Eine Lebenskrise ist wie ein Hagelkorn. Anfangs steigt ein Samenkorn, angetrieben durch Aufwinde, in den Himmel. In einer Gewitterwolke wirkt der Samenkorn dann als Kristallisationskern, Wasser kann sich anhaften und gefriert zu Eis. Wenn dieser Eisklumpen dann als extremer und vernichtender Hagelschlag zur Erde fällt, können ganze Landstriche verwüstet werden und somit Trauer und Leid bringen. Auf den zerstörten und freien Gebieten ist aber nun Platz für neues Leben. Der Hagelkorn schmilzt und der Samen kann sich mit der Erde vereinigen, wird genährt durch das geschmolzene Wasser und kann als neues Leben wachsen. Einerseits bringt der Hagelkorn also Chaos und Vernichtung und andererseits trägt er neues Leben in sich. Der Hagelkorn erfüllt demnach den Sinn, das Alte zu beenden, um etwas neues entstehen zu lassen. Übertragen auf Lebenskrisen heißt das: Lebenskrisen bieten dem Menschen die Chance, seine alten Denk- und Verhaltensweisen zu hinterfragen und gegebenenfalls zu ändern. “Vielleicht haben ja gerade meine Einstellungen und Ansichten mich erst in diese Krise gebracht oder hindern mich, aus dieser Krise wieder heraus zu kommen.”
Denn: “Menschen werden nicht durch die Dinge beunruhigt, sondern durch die Sichtweise dieser Dinge.” (Epiktet).

Welchen Sinn hatten/haben Krisen in der Entwicklung/Evolution des Menschen?

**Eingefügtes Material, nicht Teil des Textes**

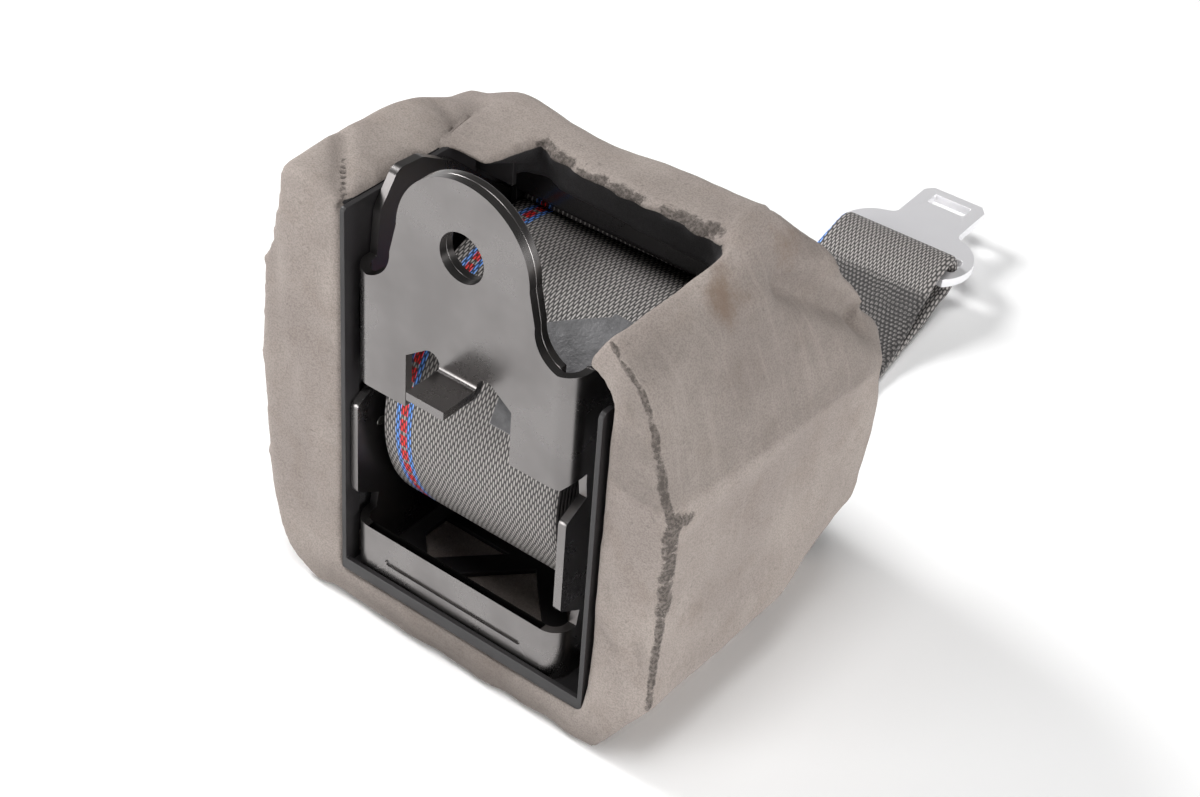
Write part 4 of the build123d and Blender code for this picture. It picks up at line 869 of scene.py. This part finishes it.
def even_skin(piece):
    """Replace a piece's mesh by one of small even faces."""
    remesh = piece.modifiers.new("even", "REMESH")
    remesh.mode = "VOXEL"
    remesh.voxel_size = FOAM_VOXEL
    depsgraph = bpy.context.evaluated_depsgraph_get()
    even = bpy.data.meshes.new_from_object(piece.evaluated_get(depsgraph))
    piece.modifiers.clear()
    piece.data = even
    return even


def foam_cover():
    shape = merged_copy("foam_cover")
    mesh = bpy.data.meshes.new("foam_skin")
    shape.to_mesh(mesh)
    shape.free()
    piece = finish_piece("foam_skin", mesh, foam, "housing", "foam", "foam_cover")
    even = even_skin(piece)
    shape = bmesh.new()
    shape.from_mesh(even)
    for _ in range(FOAM_SMOOTHINGS):
        bmesh.ops.smooth_vert(
            shape, verts=shape.verts, factor=0.5, use_axis_x=True, use_axis_y=True, use_axis_z=True
        )
    shape.normal_update()
    layers = {name: shape.verts.layers.float.new(name) for name in ("torn", "inside", "stain", "dirt_and_shade")}
    places = [sculpt_foam(vert, layers) for vert in shape.verts]
    for vert, place in zip(shape.verts, places):
        vert.co = place
    shape.to_mesh(even)
    shape.free()
    even.materials.clear()
    even.materials.append(foam)
    smooth(even)


foam_cover()


# Webbing is a flat grid laid along a path, with its UV in metres
FOLD_RADIUS = 0.75 * MM
LEAST_BEND = 0.05 * MM
TURN_GAP = 0.05 * MM


def distances(places):
    """Distance travelled at each place of a path."""
    travelled = [0.0]
    for first, second in zip(places, places[1:]):
        travelled.append(travelled[-1] + (second - first).length)
    return travelled


def folded(across, width):
    """Where a thread lies, and how far it turns under, on webbing folded to a width."""
    surplus = (WEB_WIDTH - width) / 2
    bend = min(FOLD_RADIUS, surplus)
    if bend < LEAST_BEND:
        return across, 0.0
    side = 1 if across > 0 else -1
    flat = width / 2 - bend
    over = abs(across) - flat
    if over <= 0:
        return across, 0.0
    if over < pi * bend:
        angle = over / bend
        return side * (flat + bend * sin(angle)), bend * (1 - cos(angle))
    return side * (flat - (over - pi * bend)), 2 * bend


def shape_webbing(shape, points, travelled, width_at, stitched):
    """Give a unit grid its UV, its stitched rows and its places along a path."""
    rows = len(points) - 1
    layer = shape.loops.layers.uv.new("UVMap")
    mark = shape.verts.layers.float.new("stitched")
    for face in shape.faces:
        for loop in face.loops:
            x, y = loop.vert.co.x + 0.5, loop.vert.co.y + 0.5
            loop[layer].uv = (x * WEB_WIDTH, travelled[round(y * rows)])
    for vert in shape.verts:
        row = round((vert.co.y + 0.5) * rows)
        place, across, inward = points[row]
        if stitched:
            vert[mark] = stitched(travelled[row])
        shift, turned = folded(vert.co.x * WEB_WIDTH, width_at(travelled[row]))
        vert.co = place + across * shift + inward * turned


def lay_webbing(name, points, body, slot_name, width_at, replaced, columns, stitched=None):
    """Lay a strip along evenly spaced points given as (place, across, inward)."""
    travelled = distances([point[0] for point in points])
    shape = bmesh.new()
    bmesh.ops.create_grid(shape, x_segments=columns, y_segments=len(points) - 1, size=0.5)
    shape_webbing(shape, points, travelled, width_at, stitched)
    mesh = bpy.data.meshes.new(name)
    shape.normal_update()
    shape.to_mesh(mesh)
    shape.free()
    smooth(mesh)
    piece = finish_piece(name, mesh, webbing, body, slot_name, *replaced)
    thick = piece.modifiers.new("thickness", "SOLIDIFY")
    thick.thickness = WEB_THICKNESS - TURN_GAP
    thick.offset = 0
    thick.use_even_offset = True
    return piece, travelled[-1]


# Roll: one strip wound from its outer end near the top down to the core
CORE_RADIUS = 11.8 * MM
ROLL_START = radians(75)
STEPS_PER_TURN = 72
ROLL_COLUMNS = 24


def wound_roll():
    outer = ROLL_RADIUS - WEB_THICKNESS / 2
    turns = (outer - CORE_RADIUS) / WEB_THICKNESS
    steps = int(turns * STEPS_PER_TURN)
    points = []
    for step in range(steps + 1):
        angle = ROLL_START + 2 * pi * turns * step / steps
        radius = outer - WEB_THICKNESS * turns * step / steps
        out = Vector((0, cos(angle), sin(angle)))
        points.append((AXIS + out * radius, Vector((1, 0, 0)), -out))
    piece, length = lay_webbing(
        "wound_webbing", points, "spool", "webbing", lambda travelled: WEB_WIDTH, ("webbing_roll",),
        ROLL_COLUMNS,
    )


wound_roll()


# Free strap: the CAD model's route with a looser loop round the tongue's bar, in mm
TURN = radians(2)
ACROSS = Vector((cos(TURN), sin(TURN), 0))
BAR = (147.34, -97.1)
LOOP = 5.8
ROUTE = [
    (9.81, -19.89), (38.8, -27.66), (45.8, -39.5), (49.3, -54.5), (49.8, -95.0), (60.3, -107.0),
    (134.0, -107.0), (BAR[0] - 5, BAR[1] - LOOP - 1), (BAR[0] + LOOP, BAR[1] - LOOP),
    (BAR[0] + LOOP, BAR[1] + LOOP), (BAR[0] - 5, BAR[1] + LOOP), (116.0, -105.6), (99.0, -105.6),
]
STRAP_STEPS = 420
STRAP_COLUMNS = 64

# The strap is gathered round the bar, and sewn where its end lies back on it, in mm
GATHERED_REACH = 95
GATHERED_BY = 15
SEWN_FROM = 21
SEWN_BLEND = 3


def smooth_line(corners):
    """Places on a smooth line through a route of (distance back, height) in mm."""
    curve = bpy.data.curves.new("route", "CURVE")
    curve.dimensions = "3D"
    spline = curve.splines.new("NURBS")
    spline.points.add(len(corners) - 1)
    for point, (back, height) in zip(spline.points, corners):
        point.co = (0, back * MM, height * MM, 1)
    spline.order_u = 3
    spline.use_endpoint_u = True
    spline.resolution_u = 40
    holder = bpy.data.objects.new("route", curve)
    line = bpy.data.meshes.new_from_object(holder)
    places = [v.co.copy() for v in line.vertices]
    bpy.data.objects.remove(holder)
    bpy.data.curves.remove(curve)
    bpy.data.meshes.remove(line)
    return places


def even_places(places, count):
    """A path's places spread evenly over its length."""
    lengths = distances(places)
    even = []
    at = 0
    for step in range(count + 1):
        target = lengths[-1] * step / count
        while at < len(lengths) - 2 and lengths[at + 1] < target:
            at += 1
        share = (target - lengths[at]) / (lengths[at + 1] - lengths[at])
        even.append(places[at].lerp(places[at + 1], share))
    return even


def free_strap():
    flat = even_places(smooth_line(ROUTE), STRAP_STEPS)
    points = []
    for index, place in enumerate(flat):
        ahead = flat[min(index + 1, STRAP_STEPS)] - flat[max(index - 1, 0)]
        spot = Vector((-place.y * sin(TURN), AXIS.y + place.y * cos(TURN), place.z))
        along = Vector((-ahead.y * sin(TURN), ahead.y * cos(TURN), ahead.z)).normalized()
        points.append((spot, ACROSS, ACROSS.cross(along)))
    total = distances([point[0] for point in points])[-1]
    farthest = max(range(len(flat)), key=lambda index: flat[index].y)
    loop_end = total * farthest / STRAP_STEPS

    def width(travelled):
        away = abs(travelled - loop_end) / MM
        if away > GATHERED_REACH:
            return WEB_WIDTH
        narrow = 0.5 + 0.5 * cos(pi * away / GATHERED_REACH)
        return WEB_WIDTH - GATHERED_BY * MM * narrow ** 0.75

    def stitched(travelled):
        after = (travelled - loop_end) / MM
        return clamped((after - SEWN_FROM) / SEWN_BLEND)

    piece, length = lay_webbing(
        "free_strap", points, "housing", "webbing", width, ("webbing_strap",), STRAP_COLUMNS, stitched
    )


free_strap()


# Floor, lamps and world
FLOOR_HALF_WIDTH = 3.0
FLOOR_GAP = 0.1 * MM
TABLE_WHITE = 0.97
TABLE_ROUGHNESS = 0.6
LIT_PLACE = (0, 0.05, -0.05)

# The world is bright up to one height and dim from another
BRIGHT_UP_TO = 0.05
DIM_FROM = 0.36
BRIGHT = 1.0
DIM = 0.08


def make_floor():
    shape = bmesh.new()
    bmesh.ops.create_grid(shape, x_segments=1, y_segments=1, size=FLOOR_HALF_WIDTH)
    bmesh.ops.translate(shape, verts=shape.verts, vec=(0, 0, FLOOR_Z - FLOOR_GAP))
    mesh = bpy.data.meshes.new("floor")
    shape.to_mesh(mesh)
    shape.free()
    floor_piece = bpy.data.objects.new("floor", mesh)
    scene.collection.objects.link(floor_piece)
    material = bpy.data.materials.new("white_table")
    material.use_nodes = True
    base = next(n for n in material.node_tree.nodes if n.type == "BSDF_PRINCIPLED")
    base.inputs["Base Color"].default_value = grey(TABLE_WHITE)
    base.inputs["Roughness"].default_value = TABLE_ROUGHNESS
    mesh.materials.append(material)


def add_lamp(name, place, size, power):
    """A round lamp that shines on the part."""
    data = bpy.data.lights.new(name, "AREA")
    data.shape = "DISK"
    data.size = size
    data.energy = power
    lamp = bpy.data.objects.new(name, data)
    lamp.rotation_mode = "QUATERNION"
    lamp.rotation_quaternion = (Vector(place) - Vector(LIT_PLACE)).to_track_quat("Z", "Y")
    lamp.location = place
    scene.collection.objects.link(lamp)


def make_world():
    world = bpy.data.worlds.new("studio")
    scene.world = world
    world.use_nodes = True
    tree = world.node_tree
    background = next(n for n in tree.nodes if n.type == "BACKGROUND")
    way = shade(tree, "ShaderNodeSeparateXYZ", {0: shade(tree, "ShaderNodeTexCoord").outputs["Generated"]})
    height = spread(tree, way.outputs[2], BRIGHT_UP_TO, DIM_FROM)
    sky = blend_colours(tree, height, grey(BRIGHT), grey(DIM))
    tree.links.new(sky, background.inputs["Color"])
    background.inputs["Strength"].default_value = 1.0


make_floor()
make_world()
add_lamp("key", (-1.0, 0.0, 0.8), size=0.45, power=13)
add_lamp("overhead", (0.1, -0.2, 1.25), size=0.7, power=9.5)
add_lamp("front", (-0.55, -1.0, 0.28), size=0.7, power=7)
add_lamp("fill", (1.1, -0.15, 0.2), size=0.6, power=8)
place_camera()
scene.view_settings.view_transform = "Standard"
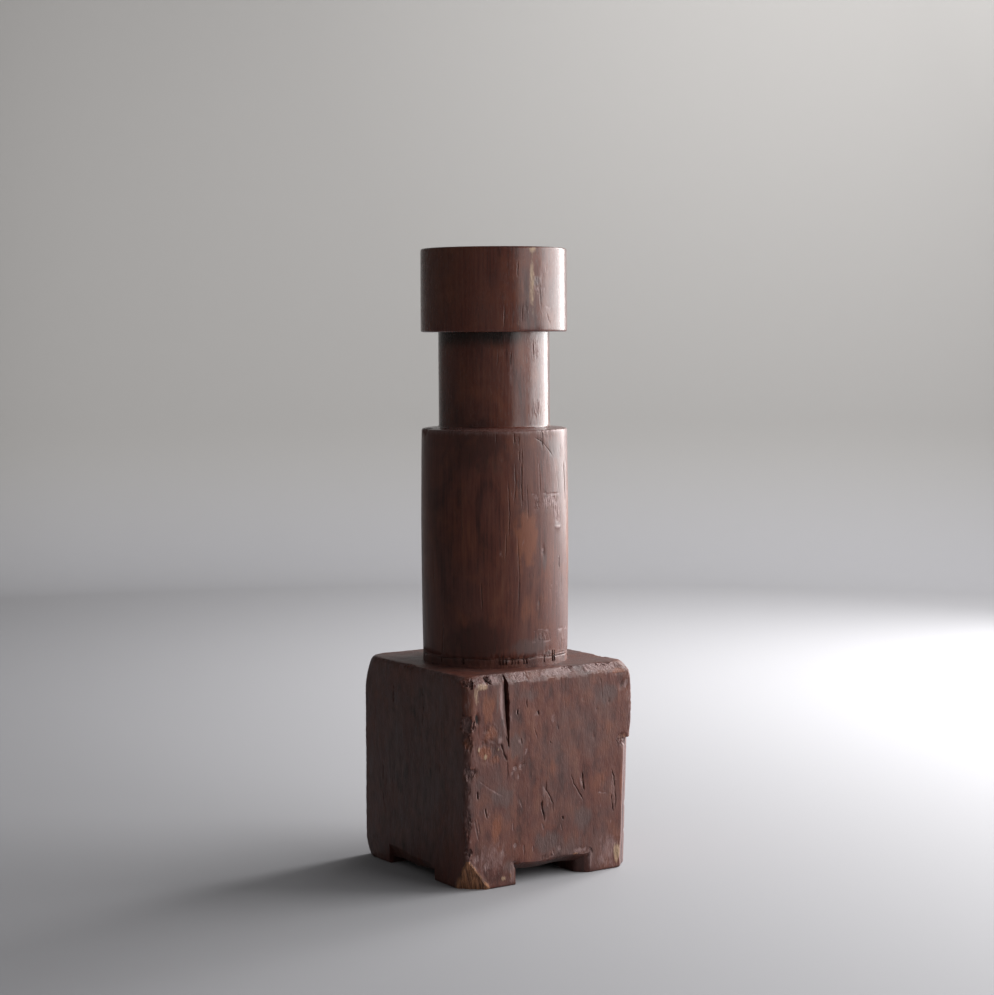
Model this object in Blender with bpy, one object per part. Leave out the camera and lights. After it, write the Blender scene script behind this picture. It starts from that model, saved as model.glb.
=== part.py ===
"""A plinth turned and hewn from one baulk of hardwood.

The foot is the squared baulk, left rough, with two channels sawn across its underside so that
it stands on its four corners. The upper part is turned: a drum, a narrower neck and a cap.
Everything is one solid. The origin is on the floor under the column's axis, with +Z up, the
face with the open shake towards -Y, and sizes in metres.
"""

import math
from dataclasses import dataclass

import bmesh
import bpy
from mathutils import Vector

# The squared block
BLOCK_SIDE = 0.233
BLOCK_HEIGHT = 0.248
FRONT_CHAMFER = 0.010  # along the front top edge, sawn at 45 degrees
TOP_EDGE_WEAR = 0.002  # along the other three top edges
BOTTOM_EDGE_WEAR = 0.002

# The turned column, from the block's top up
DRUM_HEIGHT = 0.2785
NECK_HEIGHT = 0.1145
CAP_HEIGHT = 0.099
DRUM_FOOT_DIAMETER = 0.174
DRUM_BELLY_DIAMETER = 0.177
DRUM_TOP_DIAMETER = 0.1745
NECK_DIAMETER = 0.133
CAP_DIAMETER = 0.175
CAP_TAPER = 0.0008  # how much narrower the cap's top is, in diameter
CHOPPED_RING_HEIGHT = 0.013  # where the round was chopped out of the square
CHOPPED_RING_DEPTH = 0.0006
SHOULDER_RISE = 0.0015  # the drum's top falls away from the neck
NECK_FILLET = 0.003
RIM_RADIUS = 0.0025  # on the drum's top edge and the cap's two edges

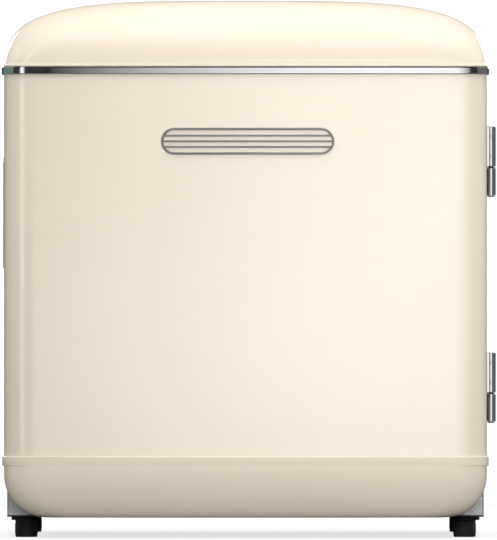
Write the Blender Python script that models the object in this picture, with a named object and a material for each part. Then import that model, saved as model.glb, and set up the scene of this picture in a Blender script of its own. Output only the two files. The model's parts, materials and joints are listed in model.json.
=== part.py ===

In der Entwicklungsgeschichte des Menschen finden wir Phasen der Not genauso, wie Zeiten des Überflusses. Während Phasen des Überflusses eher dem Wachstum und der Vermehrung dienen, finden große Entwicklungssprünge in Zeiten der Not und Veränderung statt. In existentiellen Lebenskrisen wird die Menschheit nämlich vor die Aufgabe gestellt, sich an neue Bedingungen anzupassen oder unterzugehen. Wenn z.B. in der Jungsteinzeit ein Volksstamm zu groß wurde und das angestammte Gebiet nicht mehr alle ernähren konnte, zwangen Hunger und Not einen Teil des Stammes die Region zu verlassen, um sich andere Lebensräume zu erschließen. Eine immer wiederkehrende Herausforderung sich an neue Umweltbedingungen anzupassen, waren ebenso klimatische Veränderungen, die in regelmäßigen Abständen die Menschheit vor große Probleme stellte. Ein solches Beispiel der Anpassung, der einen bedeutenden Entwicklungsschritt vom Menschenaffen zum Menschen zur Folge hatte, fand vor ca. 7,5 Millionen Jahren statt. Als sich die klimatischen Bedingungen auf der Erde änderten und die Wälder zurückgingen, lagen die in den bewaldeten Lebensräumen vorkommenden Nahrungsquellen - wie etwa Obstbäume - zu weit auseinander, um von den bisherigen Menschenaffen effizient genutzt werden zu können. Die Anthropologen Peter Rodman und Henry McHenry sind der Meinung, dass sich der aufrechte Gang, der eine effizientere Fortbewegung ermöglichte, nur auf Grund dieser veränderten Umweltbedingungen hat entwickeln können.
(http://www.evolution-mensch.de/thema/bipedie/bipedie.php)
Es gab für die damaligen Menschenaffen nur die Wahl sich an die neuen Gegebenheiten anzupassen oder unterzugehen.

Es ist fraglich, ob sich der Mensch vom Dryopithecus (frühen Menschenaffen) zum Homo Sapiens hätte entwickeln können, wenn die Umweltbedingungen immer gleich gut geblieben wären. Der Homo Sapiens verdankt demnach seine Menschwerdung Lebenskrisen, die seine Vorfahren dazu motiviert haben, sich neuen Aufgaben und Herausforderungen zu stellen.

Eine persönliche Krise stellt einen Menschen ebenso vor Aufgaben und Herausforderungen und gibt ihm eine Chance, sich in seiner Persönlichkeit weiterzuentwickeln.